**STATED EXERCISE:** Print the listing below from its opening line through the line holding "# Button and", both ends included.
..............................
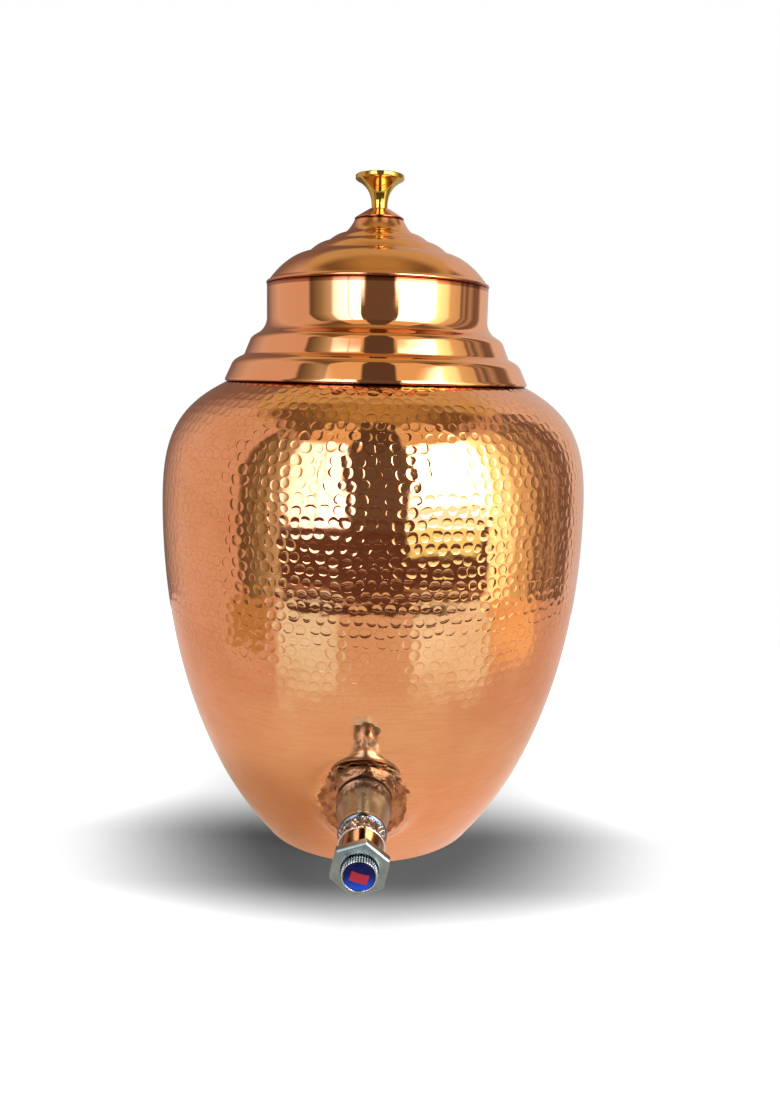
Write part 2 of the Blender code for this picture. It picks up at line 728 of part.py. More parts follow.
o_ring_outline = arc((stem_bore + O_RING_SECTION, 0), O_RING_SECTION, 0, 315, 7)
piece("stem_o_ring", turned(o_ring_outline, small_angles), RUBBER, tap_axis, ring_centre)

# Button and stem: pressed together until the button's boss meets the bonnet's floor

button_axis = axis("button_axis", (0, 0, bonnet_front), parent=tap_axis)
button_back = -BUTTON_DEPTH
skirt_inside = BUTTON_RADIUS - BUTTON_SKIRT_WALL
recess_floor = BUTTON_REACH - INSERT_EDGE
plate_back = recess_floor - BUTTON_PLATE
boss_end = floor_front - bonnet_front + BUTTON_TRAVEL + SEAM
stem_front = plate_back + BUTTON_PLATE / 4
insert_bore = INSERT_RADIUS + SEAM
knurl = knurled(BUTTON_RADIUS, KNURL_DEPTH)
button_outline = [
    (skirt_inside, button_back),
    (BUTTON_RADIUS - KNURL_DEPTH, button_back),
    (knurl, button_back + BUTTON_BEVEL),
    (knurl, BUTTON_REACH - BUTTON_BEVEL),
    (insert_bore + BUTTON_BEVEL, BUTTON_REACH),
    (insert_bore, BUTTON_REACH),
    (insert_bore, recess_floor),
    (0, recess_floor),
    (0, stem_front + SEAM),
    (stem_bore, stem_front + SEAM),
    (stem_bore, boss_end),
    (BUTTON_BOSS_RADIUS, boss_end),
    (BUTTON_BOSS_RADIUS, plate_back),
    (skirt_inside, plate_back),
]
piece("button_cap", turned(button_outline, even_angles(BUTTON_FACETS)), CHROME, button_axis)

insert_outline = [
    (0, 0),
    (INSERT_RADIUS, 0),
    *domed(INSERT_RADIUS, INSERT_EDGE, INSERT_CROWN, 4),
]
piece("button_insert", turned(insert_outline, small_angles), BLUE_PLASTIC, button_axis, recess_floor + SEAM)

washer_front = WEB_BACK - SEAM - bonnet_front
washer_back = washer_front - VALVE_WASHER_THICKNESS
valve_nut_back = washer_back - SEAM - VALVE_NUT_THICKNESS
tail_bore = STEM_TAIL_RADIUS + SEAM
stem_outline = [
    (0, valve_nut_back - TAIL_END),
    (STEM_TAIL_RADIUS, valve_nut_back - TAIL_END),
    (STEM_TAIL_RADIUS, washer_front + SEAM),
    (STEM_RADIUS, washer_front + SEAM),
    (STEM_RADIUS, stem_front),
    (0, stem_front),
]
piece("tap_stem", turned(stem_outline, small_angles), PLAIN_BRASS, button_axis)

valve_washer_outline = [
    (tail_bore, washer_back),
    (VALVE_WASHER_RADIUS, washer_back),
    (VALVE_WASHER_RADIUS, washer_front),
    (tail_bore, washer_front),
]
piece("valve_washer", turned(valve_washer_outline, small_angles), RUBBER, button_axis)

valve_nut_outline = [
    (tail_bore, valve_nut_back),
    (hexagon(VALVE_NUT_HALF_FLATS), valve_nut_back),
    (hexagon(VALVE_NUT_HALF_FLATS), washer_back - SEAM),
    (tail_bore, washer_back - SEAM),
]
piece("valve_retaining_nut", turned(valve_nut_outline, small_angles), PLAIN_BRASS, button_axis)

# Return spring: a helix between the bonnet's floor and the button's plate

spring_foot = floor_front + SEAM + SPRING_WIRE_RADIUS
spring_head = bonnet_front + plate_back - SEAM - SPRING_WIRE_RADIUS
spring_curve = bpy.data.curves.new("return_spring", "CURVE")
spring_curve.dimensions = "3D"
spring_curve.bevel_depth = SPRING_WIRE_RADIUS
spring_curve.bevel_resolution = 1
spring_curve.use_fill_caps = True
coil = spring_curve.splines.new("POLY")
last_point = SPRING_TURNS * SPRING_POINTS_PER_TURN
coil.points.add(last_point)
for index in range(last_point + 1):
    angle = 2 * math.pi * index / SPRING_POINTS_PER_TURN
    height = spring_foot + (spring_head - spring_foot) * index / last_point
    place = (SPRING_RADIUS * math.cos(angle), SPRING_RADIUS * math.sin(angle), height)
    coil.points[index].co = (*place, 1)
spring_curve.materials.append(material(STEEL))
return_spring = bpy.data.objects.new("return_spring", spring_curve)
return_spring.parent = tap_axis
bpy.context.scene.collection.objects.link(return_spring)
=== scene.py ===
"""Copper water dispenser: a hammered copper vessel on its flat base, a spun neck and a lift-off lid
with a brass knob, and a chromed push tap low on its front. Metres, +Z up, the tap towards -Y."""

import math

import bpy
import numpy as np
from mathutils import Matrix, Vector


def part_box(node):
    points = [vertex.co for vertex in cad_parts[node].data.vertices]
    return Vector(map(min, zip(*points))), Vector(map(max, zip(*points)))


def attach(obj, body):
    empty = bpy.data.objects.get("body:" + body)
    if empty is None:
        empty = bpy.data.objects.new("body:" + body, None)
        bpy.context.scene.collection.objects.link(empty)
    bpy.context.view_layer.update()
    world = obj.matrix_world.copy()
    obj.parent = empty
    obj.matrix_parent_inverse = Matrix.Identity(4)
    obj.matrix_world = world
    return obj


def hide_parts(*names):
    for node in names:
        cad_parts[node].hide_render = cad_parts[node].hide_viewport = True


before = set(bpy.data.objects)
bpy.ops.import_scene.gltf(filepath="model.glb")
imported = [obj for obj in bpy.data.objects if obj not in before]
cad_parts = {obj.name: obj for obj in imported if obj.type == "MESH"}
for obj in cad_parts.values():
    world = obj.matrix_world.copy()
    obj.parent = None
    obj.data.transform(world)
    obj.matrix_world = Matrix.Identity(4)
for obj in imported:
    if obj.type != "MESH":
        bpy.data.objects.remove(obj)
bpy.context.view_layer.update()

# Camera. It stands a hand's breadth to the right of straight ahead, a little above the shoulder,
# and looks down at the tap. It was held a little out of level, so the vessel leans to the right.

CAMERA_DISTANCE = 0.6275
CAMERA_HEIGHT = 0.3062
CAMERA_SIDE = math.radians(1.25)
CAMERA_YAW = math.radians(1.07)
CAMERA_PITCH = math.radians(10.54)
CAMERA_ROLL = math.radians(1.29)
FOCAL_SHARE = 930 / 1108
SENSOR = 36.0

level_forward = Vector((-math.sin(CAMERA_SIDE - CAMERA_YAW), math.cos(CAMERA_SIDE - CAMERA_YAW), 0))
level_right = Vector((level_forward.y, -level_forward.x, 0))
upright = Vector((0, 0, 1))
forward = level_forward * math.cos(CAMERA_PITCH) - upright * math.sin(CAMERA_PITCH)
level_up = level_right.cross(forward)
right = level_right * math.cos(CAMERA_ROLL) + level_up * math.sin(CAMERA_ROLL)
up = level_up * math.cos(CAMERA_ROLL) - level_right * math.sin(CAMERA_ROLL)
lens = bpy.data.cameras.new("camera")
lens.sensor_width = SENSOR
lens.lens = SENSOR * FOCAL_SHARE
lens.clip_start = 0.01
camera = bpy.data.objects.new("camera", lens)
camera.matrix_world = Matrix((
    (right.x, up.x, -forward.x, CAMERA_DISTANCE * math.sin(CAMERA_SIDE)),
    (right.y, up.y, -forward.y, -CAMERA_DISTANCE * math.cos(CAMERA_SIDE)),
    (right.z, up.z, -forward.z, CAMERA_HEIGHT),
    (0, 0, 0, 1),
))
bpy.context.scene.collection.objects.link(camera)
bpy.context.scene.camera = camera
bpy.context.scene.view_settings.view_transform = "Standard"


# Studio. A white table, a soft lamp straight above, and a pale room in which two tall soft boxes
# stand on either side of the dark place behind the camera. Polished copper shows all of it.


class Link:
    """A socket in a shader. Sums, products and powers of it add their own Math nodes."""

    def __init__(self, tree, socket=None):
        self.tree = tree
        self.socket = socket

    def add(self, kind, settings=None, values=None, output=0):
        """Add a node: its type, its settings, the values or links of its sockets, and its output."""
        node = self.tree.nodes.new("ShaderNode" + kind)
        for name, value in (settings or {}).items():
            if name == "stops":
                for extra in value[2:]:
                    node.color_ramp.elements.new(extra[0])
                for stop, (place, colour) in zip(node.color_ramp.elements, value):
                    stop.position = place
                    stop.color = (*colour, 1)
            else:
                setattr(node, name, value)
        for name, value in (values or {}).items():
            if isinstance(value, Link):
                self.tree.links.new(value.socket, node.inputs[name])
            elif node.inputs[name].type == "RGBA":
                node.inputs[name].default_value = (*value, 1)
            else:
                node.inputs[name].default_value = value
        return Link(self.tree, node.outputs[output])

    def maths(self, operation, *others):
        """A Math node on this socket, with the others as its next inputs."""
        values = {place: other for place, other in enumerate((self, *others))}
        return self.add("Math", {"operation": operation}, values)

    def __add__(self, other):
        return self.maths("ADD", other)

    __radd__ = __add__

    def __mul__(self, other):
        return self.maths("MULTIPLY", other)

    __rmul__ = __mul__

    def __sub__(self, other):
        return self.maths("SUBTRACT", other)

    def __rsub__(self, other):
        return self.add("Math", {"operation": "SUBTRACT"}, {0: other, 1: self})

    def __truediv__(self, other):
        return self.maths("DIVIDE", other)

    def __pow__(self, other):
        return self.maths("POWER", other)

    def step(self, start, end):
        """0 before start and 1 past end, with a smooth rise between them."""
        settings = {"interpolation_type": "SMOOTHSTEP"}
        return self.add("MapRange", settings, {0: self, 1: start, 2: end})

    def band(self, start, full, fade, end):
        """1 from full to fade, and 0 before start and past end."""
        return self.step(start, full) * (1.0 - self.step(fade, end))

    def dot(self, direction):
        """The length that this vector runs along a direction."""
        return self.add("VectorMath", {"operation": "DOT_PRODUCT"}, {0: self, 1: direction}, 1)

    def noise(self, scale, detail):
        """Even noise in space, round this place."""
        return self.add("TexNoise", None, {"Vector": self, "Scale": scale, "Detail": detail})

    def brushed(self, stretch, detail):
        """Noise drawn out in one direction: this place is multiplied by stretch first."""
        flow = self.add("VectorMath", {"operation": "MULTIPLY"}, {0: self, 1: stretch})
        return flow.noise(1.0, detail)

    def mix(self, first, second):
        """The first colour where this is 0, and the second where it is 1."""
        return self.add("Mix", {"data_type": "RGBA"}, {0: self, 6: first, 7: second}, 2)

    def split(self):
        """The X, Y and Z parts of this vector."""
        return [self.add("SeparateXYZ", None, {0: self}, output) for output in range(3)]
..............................
**RESPONSE FOR THIS EXERCISE:**
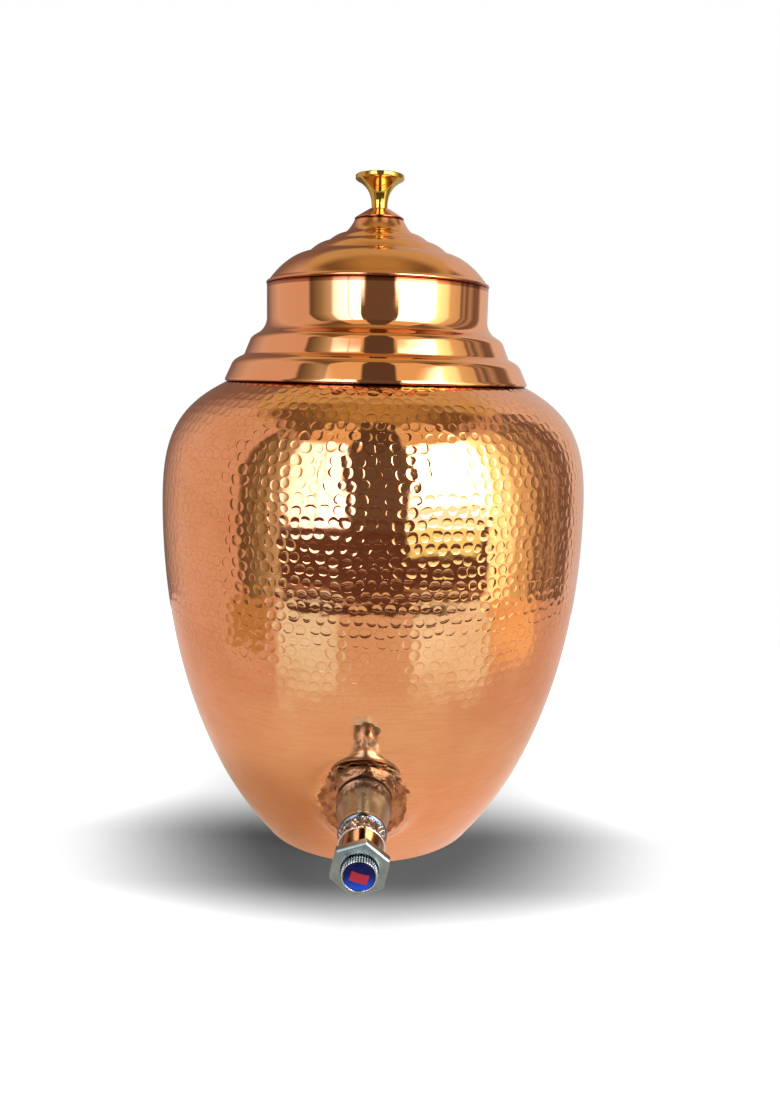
Write part 2 of the Blender code for this picture. It picks up at line 728 of part.py. More parts follow.
o_ring_outline = arc((stem_bore + O_RING_SECTION, 0), O_RING_SECTION, 0, 315, 7)
piece("stem_o_ring", turned(o_ring_outline, small_angles), RUBBER, tap_axis, ring_centre)

# Button and stem: pressed together until the button's boss meets the bonnet's floor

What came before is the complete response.